#### Exercise goal:
Please repeat all of the listing exactly.

>>>

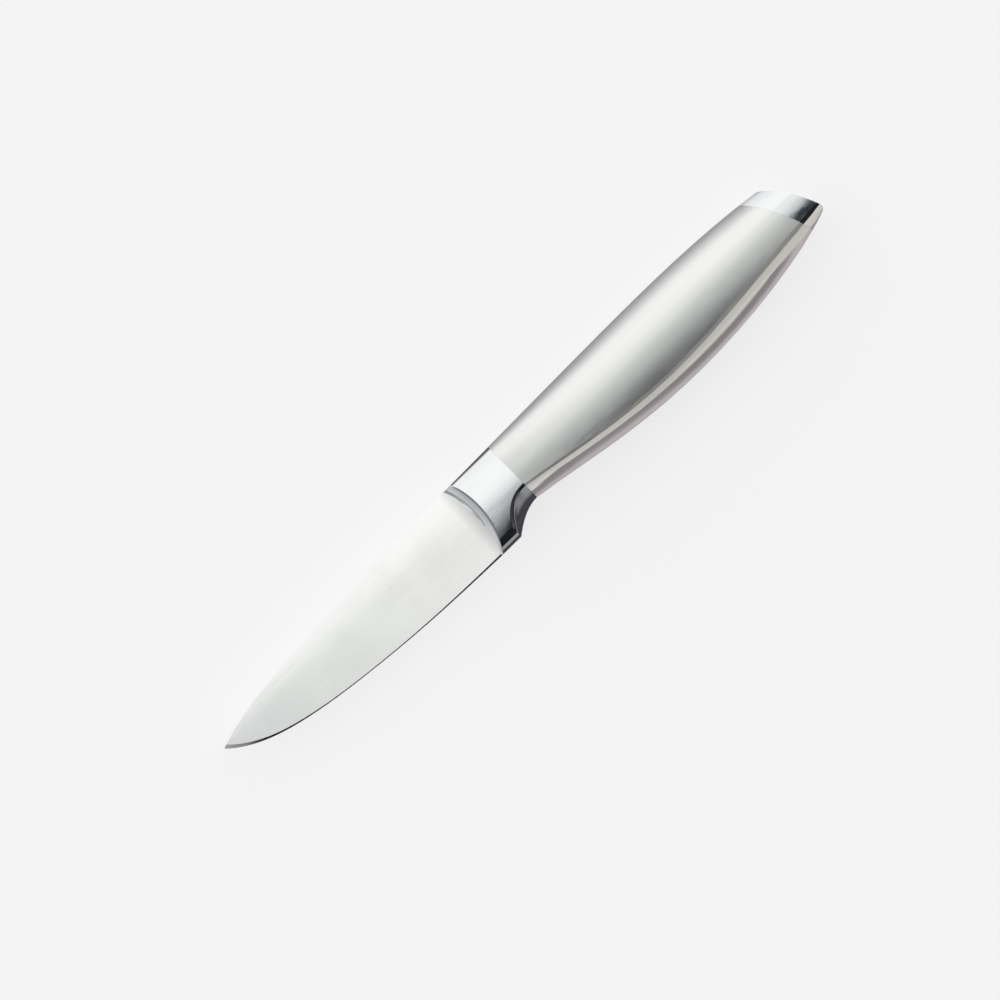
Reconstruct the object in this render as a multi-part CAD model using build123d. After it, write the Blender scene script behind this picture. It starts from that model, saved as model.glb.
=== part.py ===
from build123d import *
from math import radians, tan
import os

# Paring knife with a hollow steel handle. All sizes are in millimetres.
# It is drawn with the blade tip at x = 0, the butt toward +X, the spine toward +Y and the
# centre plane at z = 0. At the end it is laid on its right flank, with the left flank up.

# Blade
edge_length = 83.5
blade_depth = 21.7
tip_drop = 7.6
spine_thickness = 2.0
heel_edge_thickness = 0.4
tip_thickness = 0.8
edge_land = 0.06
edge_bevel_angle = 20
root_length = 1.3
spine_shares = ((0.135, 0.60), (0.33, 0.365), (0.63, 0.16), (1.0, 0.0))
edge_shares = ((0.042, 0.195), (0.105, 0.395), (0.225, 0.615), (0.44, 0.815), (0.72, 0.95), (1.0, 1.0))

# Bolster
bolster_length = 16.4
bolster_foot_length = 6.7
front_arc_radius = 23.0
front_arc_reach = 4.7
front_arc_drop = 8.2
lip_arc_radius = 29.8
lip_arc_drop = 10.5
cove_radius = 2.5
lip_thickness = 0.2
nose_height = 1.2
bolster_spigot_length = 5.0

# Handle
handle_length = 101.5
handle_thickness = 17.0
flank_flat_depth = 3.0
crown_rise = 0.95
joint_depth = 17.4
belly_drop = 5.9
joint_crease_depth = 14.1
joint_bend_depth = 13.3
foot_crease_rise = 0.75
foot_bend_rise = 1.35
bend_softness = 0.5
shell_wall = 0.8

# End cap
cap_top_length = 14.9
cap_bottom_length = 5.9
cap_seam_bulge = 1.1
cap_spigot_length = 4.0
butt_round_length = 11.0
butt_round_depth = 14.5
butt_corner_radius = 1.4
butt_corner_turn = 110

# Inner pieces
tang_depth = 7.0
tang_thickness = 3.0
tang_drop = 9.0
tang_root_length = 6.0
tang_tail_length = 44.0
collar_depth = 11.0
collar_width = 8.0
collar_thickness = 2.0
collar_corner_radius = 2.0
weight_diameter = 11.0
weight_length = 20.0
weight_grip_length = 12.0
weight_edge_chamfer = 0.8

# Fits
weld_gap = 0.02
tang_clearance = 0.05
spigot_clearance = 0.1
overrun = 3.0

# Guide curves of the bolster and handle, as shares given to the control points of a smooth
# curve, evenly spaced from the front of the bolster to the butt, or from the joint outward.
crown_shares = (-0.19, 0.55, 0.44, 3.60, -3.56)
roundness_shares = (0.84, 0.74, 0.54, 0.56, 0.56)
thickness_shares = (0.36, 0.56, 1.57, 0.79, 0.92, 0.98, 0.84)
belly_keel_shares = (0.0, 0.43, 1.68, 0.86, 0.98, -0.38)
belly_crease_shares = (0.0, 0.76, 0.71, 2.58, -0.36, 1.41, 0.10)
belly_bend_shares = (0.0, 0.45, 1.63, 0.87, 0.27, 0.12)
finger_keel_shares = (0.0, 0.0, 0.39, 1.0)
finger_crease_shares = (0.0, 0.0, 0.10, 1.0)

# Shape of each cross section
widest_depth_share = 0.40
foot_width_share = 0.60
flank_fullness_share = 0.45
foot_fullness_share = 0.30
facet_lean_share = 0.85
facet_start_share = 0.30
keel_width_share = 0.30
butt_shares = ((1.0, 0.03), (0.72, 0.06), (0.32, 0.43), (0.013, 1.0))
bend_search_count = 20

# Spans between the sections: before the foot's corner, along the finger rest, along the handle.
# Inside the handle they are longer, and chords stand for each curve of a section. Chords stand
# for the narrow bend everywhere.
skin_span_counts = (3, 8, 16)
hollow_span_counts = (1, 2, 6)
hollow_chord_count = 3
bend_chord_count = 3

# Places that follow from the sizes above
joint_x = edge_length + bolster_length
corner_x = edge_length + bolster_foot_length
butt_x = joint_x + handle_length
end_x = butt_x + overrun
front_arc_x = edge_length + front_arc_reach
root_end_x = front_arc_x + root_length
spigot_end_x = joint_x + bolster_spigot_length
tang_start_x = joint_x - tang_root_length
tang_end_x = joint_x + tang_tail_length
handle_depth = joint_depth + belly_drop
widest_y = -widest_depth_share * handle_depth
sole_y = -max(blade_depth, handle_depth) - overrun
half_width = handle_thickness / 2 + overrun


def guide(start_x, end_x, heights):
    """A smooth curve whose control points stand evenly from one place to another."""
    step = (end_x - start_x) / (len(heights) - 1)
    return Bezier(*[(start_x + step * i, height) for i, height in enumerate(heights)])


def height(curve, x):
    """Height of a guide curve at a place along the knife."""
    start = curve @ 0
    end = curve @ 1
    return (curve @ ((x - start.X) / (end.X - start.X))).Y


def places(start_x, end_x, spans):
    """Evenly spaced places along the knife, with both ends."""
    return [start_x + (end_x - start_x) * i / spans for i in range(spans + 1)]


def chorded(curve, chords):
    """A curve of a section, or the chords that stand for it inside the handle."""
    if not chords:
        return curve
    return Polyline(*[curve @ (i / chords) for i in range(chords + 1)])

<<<

#### Task answer:
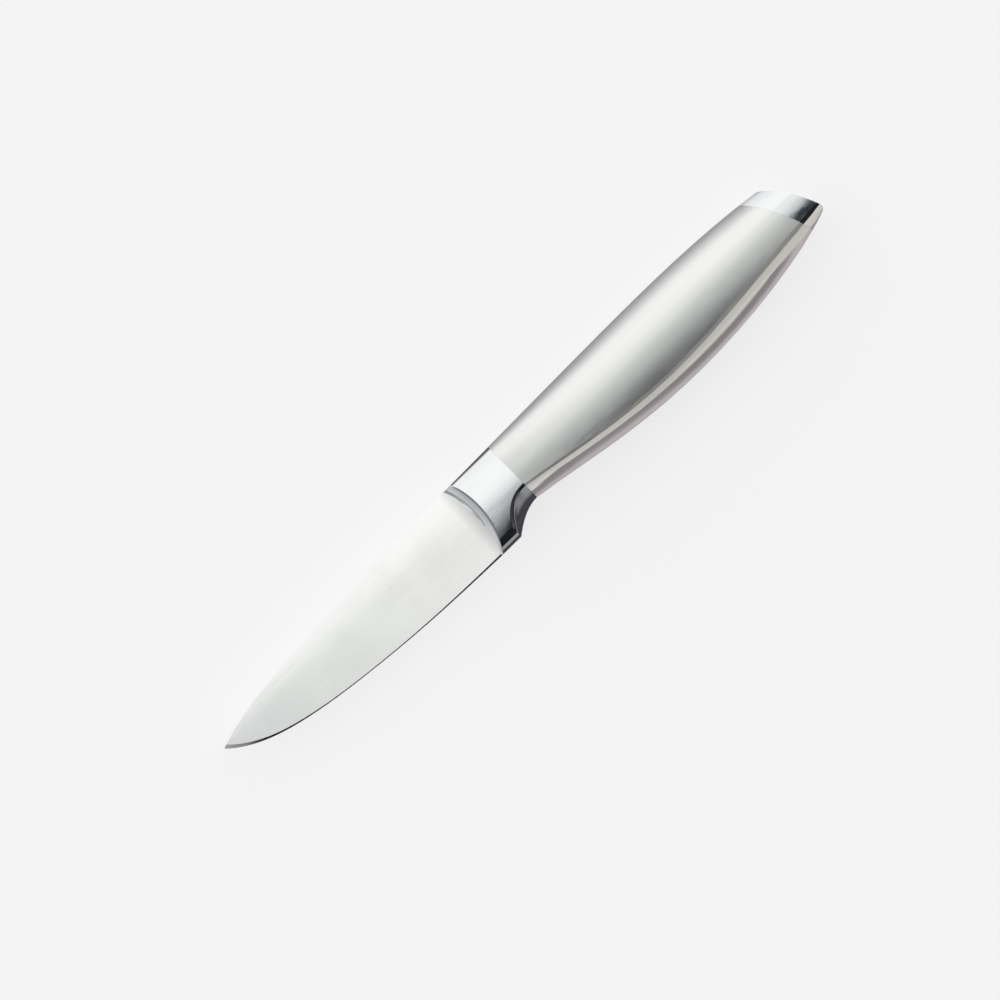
Reconstruct the object in this render as a multi-part CAD model using build123d. After it, write the Blender scene script behind this picture. It starts from that model, saved as model.glb.
=== part.py ===
from build123d import *
from math import radians, tan
import os

# Paring knife with a hollow steel handle. All sizes are in millimetres.
# It is drawn with the blade tip at x = 0, the butt toward +X, the spine toward +Y and the
# centre plane at z = 0. At the end it is laid on its right flank, with the left flank up.

# Blade
edge_length = 83.5
blade_depth = 21.7
tip_drop = 7.6
spine_thickness = 2.0
heel_edge_thickness = 0.4
tip_thickness = 0.8
edge_land = 0.06
edge_bevel_angle = 20
root_length = 1.3
spine_shares = ((0.135, 0.60), (0.33, 0.365), (0.63, 0.16), (1.0, 0.0))
edge_shares = ((0.042, 0.195), (0.105, 0.395), (0.225, 0.615), (0.44, 0.815), (0.72, 0.95), (1.0, 1.0))

# Bolster
bolster_length = 16.4
bolster_foot_length = 6.7
front_arc_radius = 23.0
front_arc_reach = 4.7
front_arc_drop = 8.2
lip_arc_radius = 29.8
lip_arc_drop = 10.5
cove_radius = 2.5
lip_thickness = 0.2
nose_height = 1.2
bolster_spigot_length = 5.0

# Handle
handle_length = 101.5
handle_thickness = 17.0
flank_flat_depth = 3.0
crown_rise = 0.95
joint_depth = 17.4
belly_drop = 5.9
joint_crease_depth = 14.1
joint_bend_depth = 13.3
foot_crease_rise = 0.75
foot_bend_rise = 1.35
bend_softness = 0.5
shell_wall = 0.8

# End cap
cap_top_length = 14.9
cap_bottom_length = 5.9
cap_seam_bulge = 1.1
cap_spigot_length = 4.0
butt_round_length = 11.0
butt_round_depth = 14.5
butt_corner_radius = 1.4
butt_corner_turn = 110

# Inner pieces
tang_depth = 7.0
tang_thickness = 3.0
tang_drop = 9.0
tang_root_length = 6.0
tang_tail_length = 44.0
collar_depth = 11.0
collar_width = 8.0
collar_thickness = 2.0
collar_corner_radius = 2.0
weight_diameter = 11.0
weight_length = 20.0
weight_grip_length = 12.0
weight_edge_chamfer = 0.8

# Fits
weld_gap = 0.02
tang_clearance = 0.05
spigot_clearance = 0.1
overrun = 3.0

# Guide curves of the bolster and handle, as shares given to the control points of a smooth
# curve, evenly spaced from the front of the bolster to the butt, or from the joint outward.
crown_shares = (-0.19, 0.55, 0.44, 3.60, -3.56)
roundness_shares = (0.84, 0.74, 0.54, 0.56, 0.56)
thickness_shares = (0.36, 0.56, 1.57, 0.79, 0.92, 0.98, 0.84)
belly_keel_shares = (0.0, 0.43, 1.68, 0.86, 0.98, -0.38)
belly_crease_shares = (0.0, 0.76, 0.71, 2.58, -0.36, 1.41, 0.10)
belly_bend_shares = (0.0, 0.45, 1.63, 0.87, 0.27, 0.12)
finger_keel_shares = (0.0, 0.0, 0.39, 1.0)
finger_crease_shares = (0.0, 0.0, 0.10, 1.0)

# Shape of each cross section
widest_depth_share = 0.40
foot_width_share = 0.60
flank_fullness_share = 0.45
foot_fullness_share = 0.30
facet_lean_share = 0.85
facet_start_share = 0.30
keel_width_share = 0.30
butt_shares = ((1.0, 0.03), (0.72, 0.06), (0.32, 0.43), (0.013, 1.0))
bend_search_count = 20

# Spans between the sections: before the foot's corner, along the finger rest, along the handle.
# Inside the handle they are longer, and chords stand for each curve of a section. Chords stand
# for the narrow bend everywhere.
skin_span_counts = (3, 8, 16)
hollow_span_counts = (1, 2, 6)
hollow_chord_count = 3
bend_chord_count = 3

# Places that follow from the sizes above
joint_x = edge_length + bolster_length
corner_x = edge_length + bolster_foot_length
butt_x = joint_x + handle_length
end_x = butt_x + overrun
front_arc_x = edge_length + front_arc_reach
root_end_x = front_arc_x + root_length
spigot_end_x = joint_x + bolster_spigot_length
tang_start_x = joint_x - tang_root_length
tang_end_x = joint_x + tang_tail_length
handle_depth = joint_depth + belly_drop
widest_y = -widest_depth_share * handle_depth
sole_y = -max(blade_depth, handle_depth) - overrun
half_width = handle_thickness / 2 + overrun


def guide(start_x, end_x, heights):
    """A smooth curve whose control points stand evenly from one place to another."""
    step = (end_x - start_x) / (len(heights) - 1)
    return Bezier(*[(start_x + step * i, height) for i, height in enumerate(heights)])


def height(curve, x):
    """Height of a guide curve at a place along the knife."""
    start = curve @ 0
    end = curve @ 1
    return (curve @ ((x - start.X) / (end.X - start.X))).Y


def places(start_x, end_x, spans):
    """Evenly spaced places along the knife, with both ends."""
    return [start_x + (end_x - start_x) * i / spans for i in range(spans + 1)]


def chorded(curve, chords):
    """A curve of a section, or the chords that stand for it inside the handle."""
    if not chords:
        return curve
    return Polyline(*[curve @ (i / chords) for i in range(chords + 1)])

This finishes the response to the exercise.